What is the FIRE movement?

10
June
2019



When it comes to retirement planning, no one person has the same financial situation, goals and objectives. A personalized financial plan is so important because we all need to walk our own individual path towards achieving financial independence (and, ultimately, retirement).


In saying that, we often tend to share a similar idea of what an appropriate and realistic retirement age looks like. Most people usually aim to finish working in their late 50’s or early to mid-60’s. The exact age for each person usually depends on their physical capacity to continue working, their wealth accumulation and cashflow generation in the working years and the rules around accessing superannuation and retirement income streams.


So, what exactly is the FIRE movement and what does all of this have to do with it?


The FIRE movement

The FIRE (Financial Independence, Retire Early) movement is a social lifestyle movement that is often described as working to achieve financial independence and early retirement by having sufficient wealth to live on without having to depend on employment income. People working to achieve FIRE usually start their retirement planning in their 30s or early 40s , which is a concept we fully support and think is important – no matter what age you plan to retire!


People working towards FIRE usually engage in radical saving measures during the early part of their career, with the aim of using income from investments and savings from their employment income to retire in their 40s or earlier. These people are saving ≥40% of their income and investing it in growth-orientated assets, and aim to accumulate a net wealth of 25 times their annual expenses, then commence a drawdown of 4% per annum once they’ve retired.


Given the above, there have been (and continue to be) criticisms of the FIRE movement – it’s definitely not for everyone…


When considering low to middle-income earners and those living in an expensive area, most people in this situation may not be able to save and invest ≥40% of their after-tax income. Another criticism is the net wealth target and 4% drawdown, when considering the retirement time frame and the risks in retirement (investment, inflation, sequencing, expenditure, legislative, and longevity risk), this can seem pretty unrealistic and unsustainable.


So why do people want to live this way, and how do they get there? A recent study has delved into just that:


Motivations

The financial independence (FI) component, and the financial security/peace of mind that comes with obtaining it, is the main driver for FIRE subscribers, and the early retirement component is more centred around living life on their own terms and having the means and freedom to achieve work-life balance.
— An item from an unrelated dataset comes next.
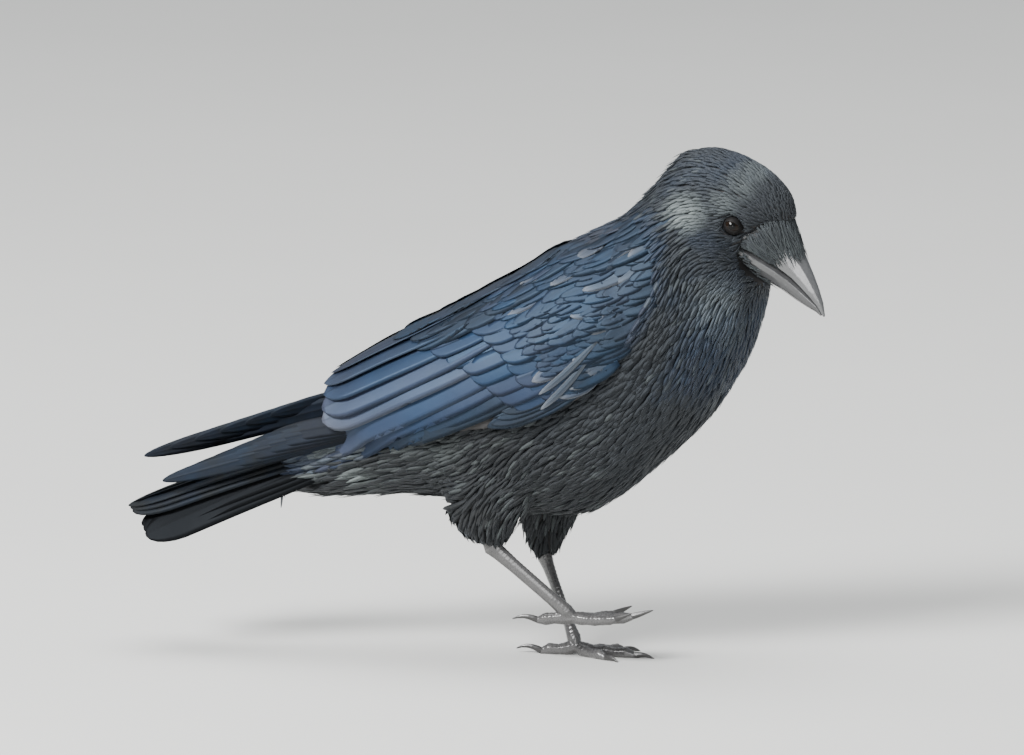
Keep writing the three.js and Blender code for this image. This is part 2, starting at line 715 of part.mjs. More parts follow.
// A toe from the ball of the foot up to the root of its claw.
function toeStations(digit, height) {
  const toe = TOES[digit];
  const stations = [];
  for (let i = 0; i <= 2 * toe.pads; i += 1) {
    const share = i / (2 * toe.pads);
    const halfHeight = toeGirth(digit, share);
    stations.push({
      along: toe.length * share,
      height: height(digit, share),
      halfWidth: TOE_FLATNESS * halfHeight,
      halfHeight,
    });
  }
  return stations;
}

// A hooked claw that leaves the end of its toe, arches up and bends down to its point.
const CLAW_RINGS = 5;
const CLAW_SINK = 1.2;              // how far a claw's root reaches into its toe
const CLAW_HALF = { width: 1.35, height: 1.9 };
const CLAW_TAPER = { loss: 0.88, power: 1.4 };
const CLAW_ARCH_SPAN = 0.8;         // share of half a wave that a claw's arch runs through
const CLAW_BEND = {
  [RIGHT]: { front: { arch: 1.2, rise: 3.2 }, hind: { arch: 2.4, rise: -1 } },
  [LEFT]: { front: { arch: 1.2, rise: -2.1 }, hind: { arch: 3, rise: -0.5 } },
};

function clawStations(digit, height, bend) {
  const toe = TOES[digit];
  const stations = [];
  for (let i = 0; i <= CLAW_RINGS; i += 1) {
    const share = i / CLAW_RINGS;
    const taper = 1 - CLAW_TAPER.loss * share ** CLAW_TAPER.power;
    const arch = bend.arch * Math.sin(Math.PI * share * CLAW_ARCH_SPAN);
    stations.push({
      along: toe.length - CLAW_SINK + toe.claw * share,
      height: height(digit, 1) + arch + bend.rise * share ** 2,
      halfWidth: CLAW_HALF.width * taper,
      halfHeight: CLAW_HALF.height * taper,
    });
  }
  return stations;
}

const floorBlock = solid(new THREE.BoxGeometry(HUGE, HUGE, HUGE).translate(0, 0, -HUGE / 2));

function addLeg(side, name) {
  const height = side === LEFT ? standingHeight : liftedHeight;
  const thigh = bodyLoft(THIGH[side], { ...THIGH_RINGS, y: THIGH_Y[side] });
  let taken = tarsus(side, GAP);
  addPart(`${name}_thigh`, thigh.subtract(grownBody).subtract(taken), FINISHES.plumage);
  addPart(`${name}_tarsus`, tarsus(side).subtract(floorBlock), FINISHES.leg);

  for (const digit of Object.keys(TOES)) {
    const heading = HEADINGS[side][digit];
    const bend = CLAW_BEND[side][digit === 'hind' ? 'hind' : 'front'];
    const hooked = clawStations(digit, height, bend);
    const jointed = toeStations(digit, height);
    const claw = limb(FOOT[side], heading, hooked, { sides: CLAW_SIDES }).subtract(floorBlock);
    const toe = limb(FOOT[side], heading, jointed)
      .subtract(taken)
      .subtract(limb(FOOT[side], heading, hooked, { sides: CLAW_SIDES, grow: GAP }))
      .subtract(floorBlock);
    taken = taken.add(limb(FOOT[side], heading, jointed, { grow: GAP }));
    addPart(`${name}_${digit}_toe`, toe, FINISHES.leg);
    addPart(`${name}_${digit}_claw`, claw, FINISHES.claw);
  }
}

// ---------------------------------------------------------------- flesh

function addFlesh() {
  const head = shapedFace(between(wholeBody, BODY.nape, null))
    .subtract(grownBill)
    .subtract(eyeball(RIGHT, EYE_RADIUS + GAP))
    .subtract(eyeball(LEFT, EYE_RADIUS + GAP));
  addPart('head', head, FINISHES.plumage);
  addPart('neck', between(wholeBody, BODY.upperBreast, BODY.nape), FINISHES.plumage);
  addPart('breast', between(wholeBody, BODY.mantle, BODY.upperBreast), FINISHES.plumage);
  addPart('belly', between(wholeBody, BODY.vent, BODY.mantle), FINISHES.plumage);
  addPart('rump', between(wholeBody, null, BODY.vent), FINISHES.plumage);
}

addFlesh();
addBill();
addEyes();
addTail();
addWing(RIGHT, 'right');
addWing(LEFT, 'left');
addLeg(RIGHT, 'right');
addLeg(LEFT, 'left');

// The origin goes under the middle of the box.
const box = new THREE.Box3().setFromObject(crow);
const middle = box.getCenter(vec(0, 0, 0));
crow.position.set(-middle.x, -middle.y, 0);

export default crow;
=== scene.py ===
# %% [markdown]
# # A carrion crow, standing
#
# The part's own solids hold the bird's size and pose. This lesson gives them their looks: one skin in
# place of the flesh, a coat of small feathers that lies along it, the long feathers of wings and tail,
# and the bare parts, which are the bill, the eyes, the legs and the claws.
#
# All lengths are in metres. Places on the bird are written in millimetres from a point on the floor
# that was chosen when the bird was drawn, and `at` turns them into the shared frame.

import math

import bpy
import numpy as np
from mathutils import Matrix, Vector
from mathutils.bvhtree import BVHTree
from mathutils.kdtree import KDTree


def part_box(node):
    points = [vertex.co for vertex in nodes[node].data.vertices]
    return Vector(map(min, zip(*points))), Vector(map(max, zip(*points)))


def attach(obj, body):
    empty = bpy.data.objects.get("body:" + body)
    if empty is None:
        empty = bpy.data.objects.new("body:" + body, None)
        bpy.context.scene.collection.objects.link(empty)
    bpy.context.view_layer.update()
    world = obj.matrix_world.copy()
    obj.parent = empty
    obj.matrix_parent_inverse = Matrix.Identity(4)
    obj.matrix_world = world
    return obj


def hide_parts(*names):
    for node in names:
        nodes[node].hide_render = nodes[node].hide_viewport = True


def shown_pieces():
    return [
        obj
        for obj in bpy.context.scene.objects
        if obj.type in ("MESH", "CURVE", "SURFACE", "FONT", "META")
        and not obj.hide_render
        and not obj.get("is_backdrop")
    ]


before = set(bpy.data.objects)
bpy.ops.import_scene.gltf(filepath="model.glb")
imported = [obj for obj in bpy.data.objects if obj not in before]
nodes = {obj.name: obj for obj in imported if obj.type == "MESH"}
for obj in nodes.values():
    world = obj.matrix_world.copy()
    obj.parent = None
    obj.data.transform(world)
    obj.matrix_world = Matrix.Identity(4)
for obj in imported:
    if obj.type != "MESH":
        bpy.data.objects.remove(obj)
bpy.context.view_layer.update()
bpy.ops.object.select_all(action="DESELECT")

# %% [markdown]
# ## Measures taken from the frame
#
# The eyes are the surest marks on a bird's head. The line through them gives the turn of the head, and
# the point between them ties the drawing's places to the frame, so nothing here is measured twice.

# %% Places on the bird
MM = 0.001
RIGHT, LEFT = -1, 1
SIDES = {"right": RIGHT, "left": LEFT}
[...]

So spending more time with family and travelling seems to be a really big part of it all.


How do people achieve FIRE?

The pathway to achieving FIRE involves some pretty serious budgeting and tracking of spending; however, lifestyle/career decisions also play a supportive part. Things like downsizing lifestyle, relocating to a cheaper area and bringing in a second income can all help along the way.


In addition to the above, the majority of FIRE subscribers:

• Are clear on things that matter to them and prioritise saving and investing around these things.
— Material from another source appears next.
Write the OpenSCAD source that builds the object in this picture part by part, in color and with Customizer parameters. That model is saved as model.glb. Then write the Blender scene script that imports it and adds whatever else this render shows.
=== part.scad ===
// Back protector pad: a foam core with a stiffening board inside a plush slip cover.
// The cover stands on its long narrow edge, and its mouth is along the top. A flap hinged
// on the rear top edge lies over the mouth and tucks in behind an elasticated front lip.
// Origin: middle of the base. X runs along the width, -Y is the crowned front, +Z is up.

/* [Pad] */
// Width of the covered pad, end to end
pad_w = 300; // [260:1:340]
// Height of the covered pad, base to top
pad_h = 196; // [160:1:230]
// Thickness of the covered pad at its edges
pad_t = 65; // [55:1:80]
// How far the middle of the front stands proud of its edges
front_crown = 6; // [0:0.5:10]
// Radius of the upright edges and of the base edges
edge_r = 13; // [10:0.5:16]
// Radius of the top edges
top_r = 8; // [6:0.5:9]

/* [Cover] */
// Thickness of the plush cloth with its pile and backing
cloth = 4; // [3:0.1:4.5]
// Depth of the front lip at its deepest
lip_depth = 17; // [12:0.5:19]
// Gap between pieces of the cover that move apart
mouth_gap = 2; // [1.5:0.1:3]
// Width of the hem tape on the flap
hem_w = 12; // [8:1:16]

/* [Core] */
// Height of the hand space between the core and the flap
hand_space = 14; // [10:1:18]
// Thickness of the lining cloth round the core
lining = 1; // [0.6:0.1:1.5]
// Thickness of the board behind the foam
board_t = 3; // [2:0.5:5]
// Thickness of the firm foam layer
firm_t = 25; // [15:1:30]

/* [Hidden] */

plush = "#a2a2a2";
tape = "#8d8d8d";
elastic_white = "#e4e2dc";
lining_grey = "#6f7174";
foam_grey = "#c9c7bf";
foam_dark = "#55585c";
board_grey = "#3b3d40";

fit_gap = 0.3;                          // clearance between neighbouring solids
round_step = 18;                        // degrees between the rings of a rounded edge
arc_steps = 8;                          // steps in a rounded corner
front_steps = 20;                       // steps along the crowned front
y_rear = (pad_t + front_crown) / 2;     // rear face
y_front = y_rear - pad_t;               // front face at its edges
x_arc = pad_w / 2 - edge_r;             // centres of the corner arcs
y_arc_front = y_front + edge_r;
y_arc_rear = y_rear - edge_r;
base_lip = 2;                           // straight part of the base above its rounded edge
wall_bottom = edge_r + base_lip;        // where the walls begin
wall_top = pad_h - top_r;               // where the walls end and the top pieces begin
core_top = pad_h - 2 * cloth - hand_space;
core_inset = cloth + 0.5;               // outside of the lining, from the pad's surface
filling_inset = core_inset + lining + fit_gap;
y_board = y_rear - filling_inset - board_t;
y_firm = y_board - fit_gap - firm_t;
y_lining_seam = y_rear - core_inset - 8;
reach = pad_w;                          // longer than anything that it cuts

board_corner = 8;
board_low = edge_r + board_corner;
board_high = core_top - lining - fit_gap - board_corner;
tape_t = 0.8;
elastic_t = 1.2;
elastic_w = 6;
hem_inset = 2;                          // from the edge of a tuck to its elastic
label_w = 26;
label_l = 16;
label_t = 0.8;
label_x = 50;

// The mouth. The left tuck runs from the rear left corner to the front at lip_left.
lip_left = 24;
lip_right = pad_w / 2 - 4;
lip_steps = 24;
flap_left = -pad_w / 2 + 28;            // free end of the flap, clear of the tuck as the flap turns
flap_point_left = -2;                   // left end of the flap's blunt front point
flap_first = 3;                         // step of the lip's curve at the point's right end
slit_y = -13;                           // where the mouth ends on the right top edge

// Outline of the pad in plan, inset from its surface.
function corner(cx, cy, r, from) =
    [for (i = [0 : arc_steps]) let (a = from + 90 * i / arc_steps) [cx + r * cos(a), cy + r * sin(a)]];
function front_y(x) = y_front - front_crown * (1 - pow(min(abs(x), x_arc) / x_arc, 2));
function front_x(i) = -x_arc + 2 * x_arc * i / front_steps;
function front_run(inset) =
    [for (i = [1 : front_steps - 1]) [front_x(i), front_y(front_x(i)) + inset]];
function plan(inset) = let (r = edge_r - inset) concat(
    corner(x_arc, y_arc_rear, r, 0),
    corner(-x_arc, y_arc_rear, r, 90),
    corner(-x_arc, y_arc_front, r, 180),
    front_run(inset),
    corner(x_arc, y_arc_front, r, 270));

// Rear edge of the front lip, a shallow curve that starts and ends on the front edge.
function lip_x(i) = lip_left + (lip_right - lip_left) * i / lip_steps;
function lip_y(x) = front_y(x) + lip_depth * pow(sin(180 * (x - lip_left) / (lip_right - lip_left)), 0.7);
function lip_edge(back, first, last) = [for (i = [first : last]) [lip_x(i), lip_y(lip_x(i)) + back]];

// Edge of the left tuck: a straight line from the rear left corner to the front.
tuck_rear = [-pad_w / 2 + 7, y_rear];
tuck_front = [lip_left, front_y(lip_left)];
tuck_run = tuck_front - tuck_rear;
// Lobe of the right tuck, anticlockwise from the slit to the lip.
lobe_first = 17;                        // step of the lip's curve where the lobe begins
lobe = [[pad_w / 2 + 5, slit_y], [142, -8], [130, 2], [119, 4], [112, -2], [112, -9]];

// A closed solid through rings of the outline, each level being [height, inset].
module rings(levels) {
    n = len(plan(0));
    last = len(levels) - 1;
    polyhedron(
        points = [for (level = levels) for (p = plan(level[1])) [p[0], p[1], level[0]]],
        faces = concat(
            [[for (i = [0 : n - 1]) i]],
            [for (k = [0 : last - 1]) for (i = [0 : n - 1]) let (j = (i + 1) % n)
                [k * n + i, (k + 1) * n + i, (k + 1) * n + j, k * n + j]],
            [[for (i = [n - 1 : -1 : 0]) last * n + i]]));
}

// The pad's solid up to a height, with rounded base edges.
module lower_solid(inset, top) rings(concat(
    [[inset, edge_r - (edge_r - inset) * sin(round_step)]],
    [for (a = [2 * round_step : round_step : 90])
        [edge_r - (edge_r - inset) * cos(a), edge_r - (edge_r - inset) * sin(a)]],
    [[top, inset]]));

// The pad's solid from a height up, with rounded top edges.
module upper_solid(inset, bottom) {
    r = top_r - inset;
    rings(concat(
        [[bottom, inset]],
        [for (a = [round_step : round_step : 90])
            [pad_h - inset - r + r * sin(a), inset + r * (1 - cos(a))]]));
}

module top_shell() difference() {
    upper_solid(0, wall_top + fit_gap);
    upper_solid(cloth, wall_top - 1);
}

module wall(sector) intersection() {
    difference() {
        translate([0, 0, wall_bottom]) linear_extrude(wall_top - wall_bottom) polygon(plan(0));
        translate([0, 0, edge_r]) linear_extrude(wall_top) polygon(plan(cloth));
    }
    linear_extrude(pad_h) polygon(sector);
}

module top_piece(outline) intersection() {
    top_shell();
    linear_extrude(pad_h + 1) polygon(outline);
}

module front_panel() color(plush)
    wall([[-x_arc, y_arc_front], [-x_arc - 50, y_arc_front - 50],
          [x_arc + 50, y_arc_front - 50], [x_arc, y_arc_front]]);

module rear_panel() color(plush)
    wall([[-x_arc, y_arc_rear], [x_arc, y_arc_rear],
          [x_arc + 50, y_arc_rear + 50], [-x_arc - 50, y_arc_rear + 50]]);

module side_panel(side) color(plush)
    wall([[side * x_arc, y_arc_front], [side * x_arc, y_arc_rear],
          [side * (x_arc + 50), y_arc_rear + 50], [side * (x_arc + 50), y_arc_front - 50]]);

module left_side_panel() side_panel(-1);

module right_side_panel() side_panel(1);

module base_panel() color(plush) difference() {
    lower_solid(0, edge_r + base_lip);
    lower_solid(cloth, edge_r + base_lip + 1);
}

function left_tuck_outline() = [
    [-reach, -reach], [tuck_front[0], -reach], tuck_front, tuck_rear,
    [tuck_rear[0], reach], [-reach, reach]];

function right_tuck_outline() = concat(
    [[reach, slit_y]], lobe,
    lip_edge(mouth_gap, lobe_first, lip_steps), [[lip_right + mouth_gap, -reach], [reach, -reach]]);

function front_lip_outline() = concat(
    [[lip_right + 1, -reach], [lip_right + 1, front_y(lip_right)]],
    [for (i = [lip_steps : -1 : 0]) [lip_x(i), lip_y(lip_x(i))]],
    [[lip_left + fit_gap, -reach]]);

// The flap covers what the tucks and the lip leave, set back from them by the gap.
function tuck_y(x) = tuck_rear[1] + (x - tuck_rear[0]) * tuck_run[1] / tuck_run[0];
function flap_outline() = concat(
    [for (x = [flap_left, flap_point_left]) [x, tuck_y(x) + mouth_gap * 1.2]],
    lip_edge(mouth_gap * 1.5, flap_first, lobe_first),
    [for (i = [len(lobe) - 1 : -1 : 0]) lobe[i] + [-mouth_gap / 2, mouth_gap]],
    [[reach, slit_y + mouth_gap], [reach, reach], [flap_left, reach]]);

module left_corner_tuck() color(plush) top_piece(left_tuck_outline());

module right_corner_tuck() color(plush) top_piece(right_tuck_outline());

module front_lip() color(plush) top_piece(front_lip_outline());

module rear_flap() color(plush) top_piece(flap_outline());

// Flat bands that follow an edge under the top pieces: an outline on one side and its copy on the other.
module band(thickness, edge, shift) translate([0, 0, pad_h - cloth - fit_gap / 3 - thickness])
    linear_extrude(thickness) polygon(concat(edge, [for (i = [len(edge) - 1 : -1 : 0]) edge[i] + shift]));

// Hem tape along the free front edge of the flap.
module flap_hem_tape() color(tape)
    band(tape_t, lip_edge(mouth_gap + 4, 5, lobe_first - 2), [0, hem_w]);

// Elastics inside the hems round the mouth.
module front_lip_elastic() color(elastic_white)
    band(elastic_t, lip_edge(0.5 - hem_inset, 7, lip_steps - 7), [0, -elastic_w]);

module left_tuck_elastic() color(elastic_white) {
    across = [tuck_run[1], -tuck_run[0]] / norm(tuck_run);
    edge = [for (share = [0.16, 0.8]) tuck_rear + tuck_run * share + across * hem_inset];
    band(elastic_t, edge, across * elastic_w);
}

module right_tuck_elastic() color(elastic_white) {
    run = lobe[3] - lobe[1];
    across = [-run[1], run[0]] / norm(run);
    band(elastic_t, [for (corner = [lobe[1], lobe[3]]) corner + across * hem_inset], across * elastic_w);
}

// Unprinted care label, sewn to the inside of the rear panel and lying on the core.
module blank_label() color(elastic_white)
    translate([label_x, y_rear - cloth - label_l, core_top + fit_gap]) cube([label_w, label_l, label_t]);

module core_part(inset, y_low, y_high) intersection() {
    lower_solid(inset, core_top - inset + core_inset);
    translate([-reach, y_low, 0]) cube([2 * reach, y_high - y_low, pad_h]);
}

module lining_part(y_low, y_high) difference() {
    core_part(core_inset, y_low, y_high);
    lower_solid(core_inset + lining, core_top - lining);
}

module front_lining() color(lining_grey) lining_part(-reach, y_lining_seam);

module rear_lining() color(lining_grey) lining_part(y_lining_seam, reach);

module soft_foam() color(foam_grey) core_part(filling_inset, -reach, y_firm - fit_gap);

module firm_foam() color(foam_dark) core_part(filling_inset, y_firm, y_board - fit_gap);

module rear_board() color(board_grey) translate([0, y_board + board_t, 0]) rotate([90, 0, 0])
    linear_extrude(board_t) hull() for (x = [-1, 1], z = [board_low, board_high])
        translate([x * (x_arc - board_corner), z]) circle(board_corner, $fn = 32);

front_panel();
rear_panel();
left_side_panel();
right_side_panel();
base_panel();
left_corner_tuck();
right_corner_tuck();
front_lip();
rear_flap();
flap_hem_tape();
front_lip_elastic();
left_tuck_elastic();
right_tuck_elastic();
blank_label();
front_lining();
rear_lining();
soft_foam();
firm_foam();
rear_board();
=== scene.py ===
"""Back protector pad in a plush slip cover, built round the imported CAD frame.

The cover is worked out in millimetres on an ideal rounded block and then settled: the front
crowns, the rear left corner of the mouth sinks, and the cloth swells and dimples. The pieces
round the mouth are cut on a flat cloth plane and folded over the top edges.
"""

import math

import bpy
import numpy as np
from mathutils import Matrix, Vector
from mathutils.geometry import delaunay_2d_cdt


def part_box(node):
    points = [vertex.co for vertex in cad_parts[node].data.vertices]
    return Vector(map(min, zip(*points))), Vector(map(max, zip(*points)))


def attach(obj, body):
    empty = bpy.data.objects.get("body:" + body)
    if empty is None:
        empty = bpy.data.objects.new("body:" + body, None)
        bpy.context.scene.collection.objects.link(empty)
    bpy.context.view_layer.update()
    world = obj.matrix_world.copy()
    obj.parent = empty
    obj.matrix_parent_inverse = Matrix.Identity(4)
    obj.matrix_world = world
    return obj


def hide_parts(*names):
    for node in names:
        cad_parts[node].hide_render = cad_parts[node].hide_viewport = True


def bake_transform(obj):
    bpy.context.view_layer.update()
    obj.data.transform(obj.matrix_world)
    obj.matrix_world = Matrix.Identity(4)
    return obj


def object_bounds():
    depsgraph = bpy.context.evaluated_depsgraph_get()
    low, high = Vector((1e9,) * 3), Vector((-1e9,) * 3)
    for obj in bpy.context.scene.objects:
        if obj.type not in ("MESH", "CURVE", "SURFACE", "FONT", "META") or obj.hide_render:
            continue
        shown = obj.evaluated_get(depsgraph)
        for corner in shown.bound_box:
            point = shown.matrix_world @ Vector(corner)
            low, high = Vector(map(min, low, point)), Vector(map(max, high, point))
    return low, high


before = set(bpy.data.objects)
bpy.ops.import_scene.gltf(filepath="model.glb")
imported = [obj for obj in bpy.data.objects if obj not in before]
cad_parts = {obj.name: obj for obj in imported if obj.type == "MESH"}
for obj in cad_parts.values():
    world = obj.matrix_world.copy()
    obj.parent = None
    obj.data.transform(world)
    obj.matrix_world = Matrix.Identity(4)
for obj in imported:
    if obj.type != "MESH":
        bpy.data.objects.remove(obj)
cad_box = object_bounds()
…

• Acknowledge the benefits of making sacrifices in the short-term, however, they do have limits, and probably don’t want to live like they’re broke.

• Reduce spending, as opposed to increasing employment income, to maximise their savings rate.
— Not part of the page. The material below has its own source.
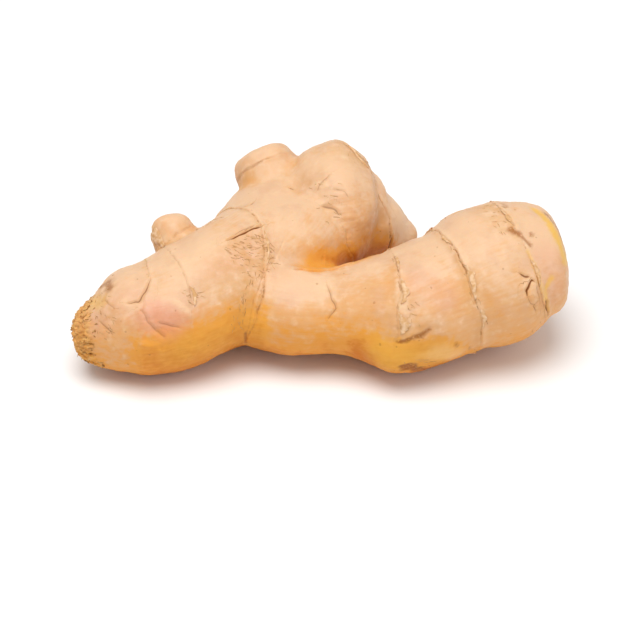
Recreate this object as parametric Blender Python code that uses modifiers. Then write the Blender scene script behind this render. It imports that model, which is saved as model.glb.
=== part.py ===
"""A fresh ginger root: one branched rhizome lying on a surface, as one solid.

The mother finger runs from its torn end, bends back and ends in a blunt face with a bud on it.
A second, thicker finger grows out of its side. Two stem stubs stand up behind. Every finger is a
loft along its own curved axis. The fingers are fused into one skin, growth rings and buds are
raised on it by formula, and its three low points are worn flat where it rests.
Metres, +Z up, front at -Y. The origin is the middle of the outline, on the surface below.
"""

import math

import bmesh
import bpy
import numpy as np
from mathutils import Vector, noise
from mathutils.kdtree import KDTree

MM = 0.001

# Middle of the root's outline in the stations' coordinates, in mm: the origin goes there.
PLAN_CENTRE = (0.3, 7.0)

# Each finger: stations along its axis as (x, y, z, radius) in mm, from its root outward.
# The fork flesh fills the fork between the mother finger's bend and the front finger.
MOTHER_FINGER = (
    (-68.7, -20.8, 11.5, 7.8),
    (-65.9, -21.0, 11.9, 10.0),
    (-61.5, -21.0, 12.6, 11.9),
    (-54.3, -20.0, 14.4, 15.7),
    (-44.4, -17.2, 15.3, 17.5),
    (-34.5, -11.6, 17.7, 18.1),
    (-25.5, -4.9, 18.5, 18.3),
    (-17.2, 6.0, 18.2, 18.0),
    (-9.6, 23.0, 17.3, 18.1),
    (-5.6, 26.4, 18.6, 17.4),
    (-1.5, 27.4, 19.5, 16.6),
    (3.0, 28.2, 21.3, 20.1),
    (7.6, 28.8, 22.0, 20.9),
    (11.6, 29.4, 22.0, 17.3),
    (15.2, 30.0, 21.4, 11.2),
    (17.2, 30.3, 21.3, 10.0),
)
FRONT_FINGER = (
    (-24.0, -8.5, 17.8, 15.6),
    (-18.0, -11.0, 17.0, 14.9),
    (-11.5, -13.6, 16.3, 14.0),
    (-4.3, -15.2, 15.6, 13.3),
    (2.9, -15.5, 15.4, 13.1),
    (10.0, -15.9, 15.7, 14.3),
    (17.2, -16.4, 16.1, 16.5),
    (22.9, -17.0, 16.5, 18.2),
    (30.1, -14.9, 18.1, 18.8),
    (37.3, -12.3, 19.7, 18.8),
    (46.0, -9.3, 22.2, 21.0),
    (53.2, -7.0, 23.8, 20.8),
    (58.0, -5.8, 24.7, 19.5),
    (61.6, -5.2, 25.3, 17.9),
    (63.8, -4.9, 25.5, 16.4),
)
FORK_FLESH = (
    (-24.0, -3.0, 18.5, 17.0),
    (-16.0, 3.0, 19.0, 17.0),
    (-9.0, 9.0, 19.5, 16.5),
    (-3.0, 15.8, 19.5, 15.6),
    (3.0, 19.2, 19.5, 15.0),
)
END_BUD = (
    (9.8, 27.8, 17.2, 13.8),
    (14.1, 28.4, 15.0, 12.7),
    (18.4, 29.4, 12.8, 10.5),
    (22.6, 30.0, 10.5, 7.2),
    (26.4, 30.2, 9.0, 4.7),
)
STEM_STUB = (
    (-8.8, 26.5, 20.5, 12.5),
    (-12.0, 31.3, 24.6, 11.2),
    (-15.1, 36.0, 28.6, 9.9),
    (-16.4, 38.3, 30.6, 9.6),
    (-17.2, 39.5, 31.8, 9.2),
)
SIDE_STUB = (
    (-38.0, -1.0, 20.5, 10.5),
    (-39.9, 1.2, 23.6, 8.8),
    (-41.8, 3.6, 26.9, 7.2),
    (-43.2, 5.1, 28.8, 6.6),
    (-43.6, 6.2, 30.3, 6.1),
)

# Sections are wider across than they are high, as fingers pressed by the soil are.
ACROSS, UPRIGHT = 1.05, 0.95

# Rounding of each finger's two ends: length in mm, and how blunt (2 is an ellipse).
MOTHER_ENDS = ((1.4, 3.4), (2.4, 2.4))
FORK_ENDS = ((6.0, 2.0), (6.0, 2.0))
FRONT_ENDS = ((6.0, 2.0), (7.0, 2.2))
BUD_ENDS = ((3.0, 2.0), (3.0, 2.0))
STUB_ENDS = ((3.0, 2.0), (3.2, 2.4))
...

• Understand investment risk (risk vs return, time horizons, etc.), and choose to invest in growth-orientated assets (shares and property) for long-term capital growth and income purposes.

• Take the time to invest in themselves, by improving upon their financial literacy in areas, such as cashflow and debt management, taxation, investments, and retirement savings.


Moving forward

Whether you agree with the FIRE movement or not, it does raise some interesting food for thought. No matter how, when or why you want to retire, assessing your financial situation, goals and objectives early is a key part in getting where you want to be. That means if you want to retire at age 65, don’t wait until you’re 64 to make your retirement plan.


A personalized financial plan is so important because we all need to walk our own individual path towards achieving financial independence.


Saving and spending

In our opinion, finding the balance between saving for your future but still giving yourself enough money to enjoy life now is key to a successful financial plan. So how do you find that balance? In a nutshell, know your future and immediate goals, figure out how long you’ll need to achieve them, and then figure out how much you need to put away based on these points.


Once you’ve got your retirement plan, don’t put too much pressure on yourself to stick to a certain rate of saving or spending. The goal is enjoying life and any progress is good progress!